Ik vertel haar wat ‘zelfliefde’ voor mij betekent in mijn rol als moeder. Ik heb een groot oordeel over ‘roepen’ tegen je kinderen: het boezemt je kinderen angst in, het verbreekt de verbinding, het is een teken van zwakte en machteloosheid, je verliest respect van je kinderen, etc… kortom, mijn onderliggende beperkende overtuiging is:
“Als ik roep tegen mijn kinderen, BEN ik een slechte moeder”
De realiteit is dat ik vaker dan me lief is, roep tegen mijn kinderen omdat ik zelf moe ben, omdat ik na een paar keer vriendelijk te vragen om iets op te ruimen, mijn geduld kwijt ben. Omdat ik eigenlijk boos ben op mijn man maar het met hem niet uitgepraat krijg en de kinderen op het verkeerde moment een vraag stellen, etc…

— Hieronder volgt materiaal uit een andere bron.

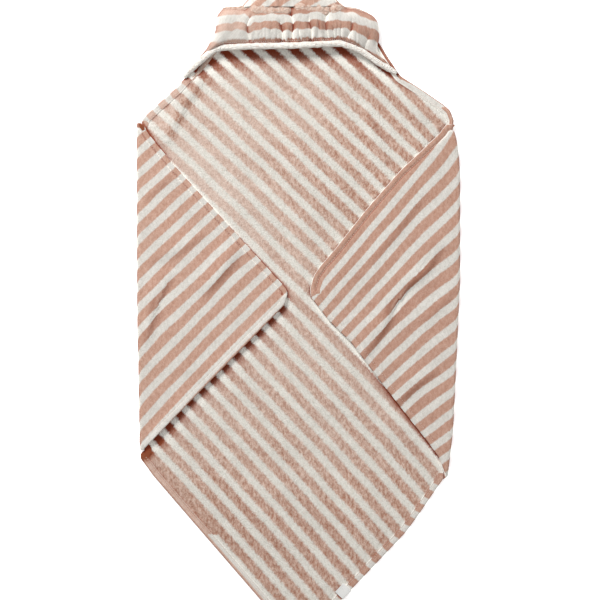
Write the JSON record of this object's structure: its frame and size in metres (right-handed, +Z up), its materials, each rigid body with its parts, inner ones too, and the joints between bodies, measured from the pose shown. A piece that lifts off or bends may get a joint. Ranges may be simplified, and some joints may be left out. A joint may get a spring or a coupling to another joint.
{
  "type": "hooded baby towel",
  "caption": "Square terry towel with a gathered hood sewn to one corner, laid flat with its side corners folded over the middle.",
  "frame": {"origin": "on the table under the middle of the laid-out towel", "axes": "+Z up from the table, +Y along the towel towards the tip of the hood, +X towards the right-hand side corner"},
  "size_m": [0.5444, 1.19, 0.0357],
  "materials": {
    "striped_terry": "cotton terry in stripes of dusty rose and off-white",
    "pale_binding": "off-white knitted cotton binding",
    "sewing_thread": "matte off-white cotton thread",
    "label_tape": "smooth white woven tape",
    "elastic": "white braided elastic"
  },
  "bodies": {
    "root": {"center_panel": "striped_terry", "lower_right_hem": "striped_terry", "lower_right_hem_thread": "sewing_thread", "lower_left_hem": "striped_terry", "lower_left_hem_thread": "sewing_thread", "right_shoulder_hem": "striped_terry", "right_shoulder_hem_thread": "sewing_thread", "left_shoulder_hem": "striped_terry", "left_shoulder_hem_thread": "sewing_thread", "label": "label_tape", "label_thread": "sewing_thread"},
    "left_flap": {"left_flap_panel": "striped_terry", "left_flap_upper_hem": "striped_terry", "left_flap_upper_hem_thread": "sewing_thread", "left_flap_lower_hem": "striped_terry", "left_flap_lower_hem_thread": "sewing_thread"},
    "right_flap": {"right_flap_panel": "striped_terry", "right_flap_upper_hem": "striped_terry", "right_flap_upper_hem_thread": "sewing_thread", "right_flap_lower_hem": "striped_terry", "right_flap_lower_hem_thread": "sewing_thread"},
    "hood": {"hood_back_panel": "striped_terry", "hood_left_side_seam": "striped_terry", "hood_right_side_seam": "striped_terry", "hood_brim": "striped_terry", "hood_crown": "striped_terry", "rim_binding": "pale_binding", "rim_binding_thread": "sewing_thread", "crown_seam": "striped_terry", "brim_elastic": "elastic"}
  },
  "joints": [
    {"name": "left_flap_fold", "type": "hinge", "parent": "root", "child": "left_flap", "pos_m": [-0.2725, 0.303, 0.0055], "axis": [0.0078, -1, 0], "range_deg": [0, 175]},
    {"name": "right_flap_fold", "type": "hinge", "parent": "root", "child": "right_flap", "pos_m": [0.2725, 0.308, 0.0055], "axis": [0.0266, 0.9996, 0], "range_deg": [0, 175]},
    {"name": "hood_lift", "type": "hinge", "parent": "root", "child": "hood", "pos_m": [0, 0.365, 0.0052], "axis": [1, 0, 0], "range_deg": [0, 110]}
  ]
}
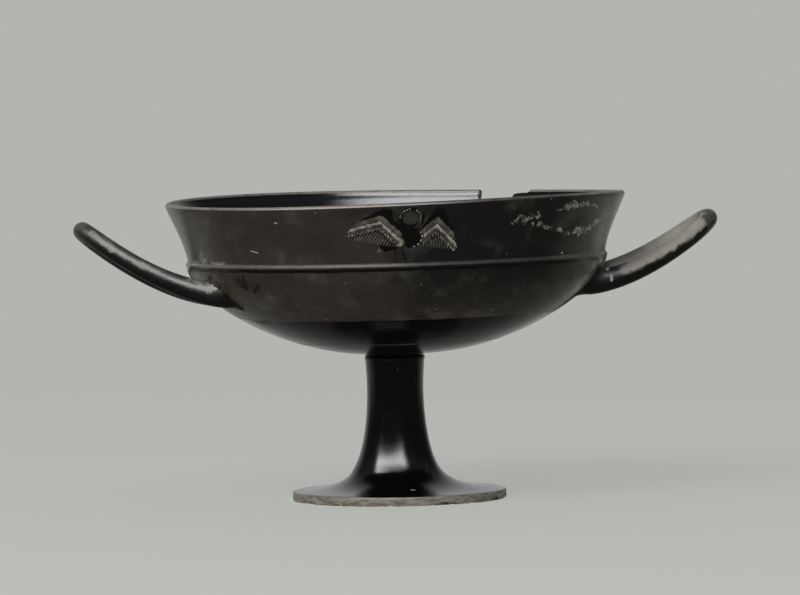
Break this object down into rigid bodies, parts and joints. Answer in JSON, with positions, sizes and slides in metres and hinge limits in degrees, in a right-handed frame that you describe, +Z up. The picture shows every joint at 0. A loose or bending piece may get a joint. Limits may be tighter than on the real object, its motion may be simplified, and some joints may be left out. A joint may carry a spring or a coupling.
{
  "type": "greek kylix cup",
  "caption": "Wide shallow drinking cup on a tall stem and flat foot, with an offset lip and upswept loop handles; black-gloss ceramic with a painted bird.",
  "frame": {"origin": "on the table, under the middle of the bowl and of the span over the handles; the stem stands 2.3 mm to the left of it", "axes": "+X runs through the two handles to the right-hand one, -Y faces the viewer's side with the painted bird, +Z is up"},
  "size_m": [0.312, 0.221, 0.1475],
  "materials": {
    "black_gloss_clay": "fired clay under a near-black gloss, with bare dark reddish-brown clay on the lip and the handle zone, worn and scratched"
  },
  "bodies": {
    "root": {"kylix": "black_gloss_clay"}
  },
  "joints": []
}
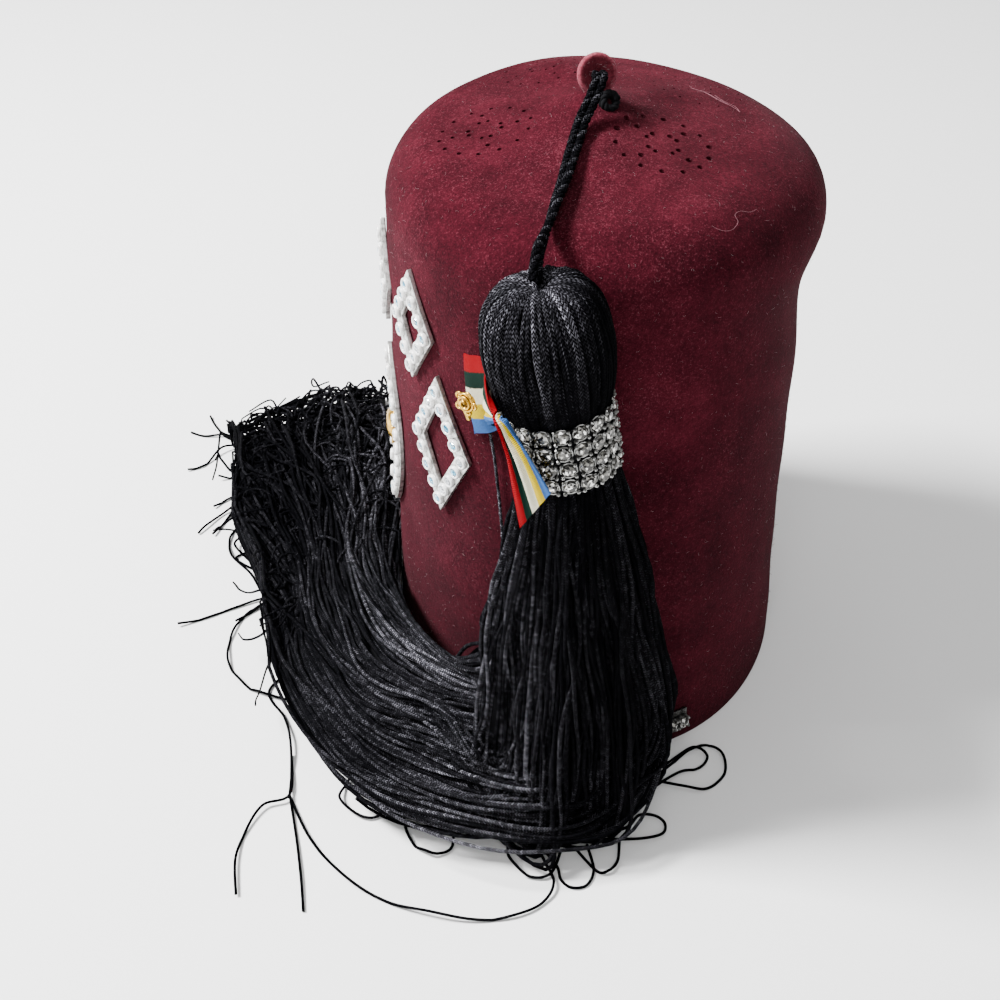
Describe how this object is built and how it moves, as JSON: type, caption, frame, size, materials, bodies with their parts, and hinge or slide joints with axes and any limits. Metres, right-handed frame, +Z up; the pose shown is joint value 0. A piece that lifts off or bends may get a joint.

“Nee, dat geloof ik niet”, zei ze. “Jij roepen?” “Het lijkt alsof jij een engelengeduld hebt”… “yeah right”, zei mijn interne criticus, “dan ken je haar nog niet goed, je moest eens weten”
“Ja toch niet, ik ben ook maar een mens”, zei ik. Maar wanneer dit gebeurt en mijn interne criticus het overneemt, kan ik twee dingen doen: wegkwijnen onder zelfbeklag, slachtofferschap en schuldgevoel of zelfcompassie uitoefenen. Ik kies voor het laatste en voor mij werkt het best met ‘Honnoponno’, het hawaiiaanse vergevingsritueel wat je uitoefent met de 4 zinnen: I’m sorry, please forgive me, I thank you and I love you. Het spijt mij dat ik geroepen heb, vergeef me alsjeblief, dank je voor de lessen die je me komt brengen die ik nog heb te leren, hiermee kan ik aan de slag en ik hou van jou, ondanks dat je geroepen hebt.
Door met mildheid en mededogen naar mezelf en mijn gedrag te kijken, val ik niet langer samen met mijn gedrag:
Ik HEB geroepen, maar dat maakt nog niet dat ik een ‘slechte moeder’ BEN.